Al presentar a Jesús en el Templo, la Virgen da el Hijo a Dios; y su íntima alegría al ofrecer a Dios Padre lo que más ama no queda apagada por las palabras de Simeón, que profetiza cómo el dolor le atravesará el alma cual una espada. Ella ya sabe, desde que dijo fíat, sí, al anuncio del ángel, que su vida está íntimamente unida al sufrir del Varón de dolores, pero también es consciente de que con su generosidad trae la salvación al género humano. El gozo de la Madre de Dios es saberse instrumento para que nosotros alcancemos la dicha de tener a Dios como Padre, mediante la Redención del Hijo.
Maestra de caridad.
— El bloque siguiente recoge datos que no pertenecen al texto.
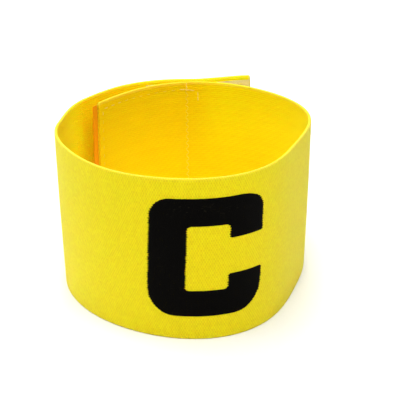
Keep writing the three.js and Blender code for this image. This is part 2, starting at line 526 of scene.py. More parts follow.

Recordad aquella escena de la presentación de Jesús en el templo. El anciano Simeón «aseguró a María, su Madre: mira, este niño está destinado para ruina y para resurrección de muchos en Israel y para ser el blanco de la contradicción; lo que será para ti misma una espada que traspasará tu alma, a fin de que sean descubiertos los pensamientos ocultos en los corazones de muchos». La inmensa caridad de María por la humanidad hace que se cumpla, también en Ella, la afirmación de Cristo: «nadie tiene amor más grande que el que da su vida por sus amigos». Esa entrega de su Hijo la hizo la Virgen, dice Hesiquio de Jerusalén, «no por sí, sino por todo el género humano», olvidada de sí misma, para bien de todos los hombres.
La generosidad es una virtud esencialmente alegre. Una persona feliz es la que sabe darse a los demás con un olvido pleno de sí misma. El gozo que lleva consigo la generosidad alcanza su grado máximo cuando se refiere a Dios. El que es magnánimo con Dios y lucha en concreto para darle cada día más y más, y hasta la vida entera si se lo pide, consigue una alegría profunda que no le será arrebatada.
El amor a Dios lleva a cumplir con fidelidad lo que Él tiene establecido para cada uno de nosotros: nuestra vocación; como cumplió la suya, libremente, la Virgen Santísima: Nuestra Señora oye con atención lo que Dios quiere, pondera lo que no entiende, pregunta lo que no sabe. Luego, se entrega toda al cumplimiento de la voluntad divina: «he aquí la esclava del Señor, hágase en mí según tu palabra». ¿Veis la maravilla? Santa María, maestra de toda nuestra conducta, nos enseña ahora que la obediencia a Dios no es servilismo, no sojuzga la conciencia: nos mueve íntimamente a que descubramos la «libertad de los hijos de Dios».
Esa libertad amorosa que lleva a ponerse plenamente en las manos de Dios necesita la fe en El, la confianza en su divina bondad. Y también para alcanzar esa fe hemos de rezar a la Virgen: Maestra de fe. «¡Bienaventurada tú, que has creído!, así la saluda Isabel, su prima, cuando Nuestra Señora sube a la montaña para visitarla. Había sido maravilloso aquel acto de fe de Santa María: «he aquí la esclava del Señor, hágase en mí según tu palabra». En el Nacimiento de su Hijo contempla las grandevas de Dios en la tierra: hay un coro de ángeles, y tanto los pastores como los poderosos de la tierra vienen a adorar al Niño. Pero después la Sagrada Familia ha de huir a Egipto, para escapar de los intentos criminales de Herodes. Luego, el silencio: treinta largos años de vida sencilla, ordinaria, como la de un hogar más de un pequeño pueblo de Galilea.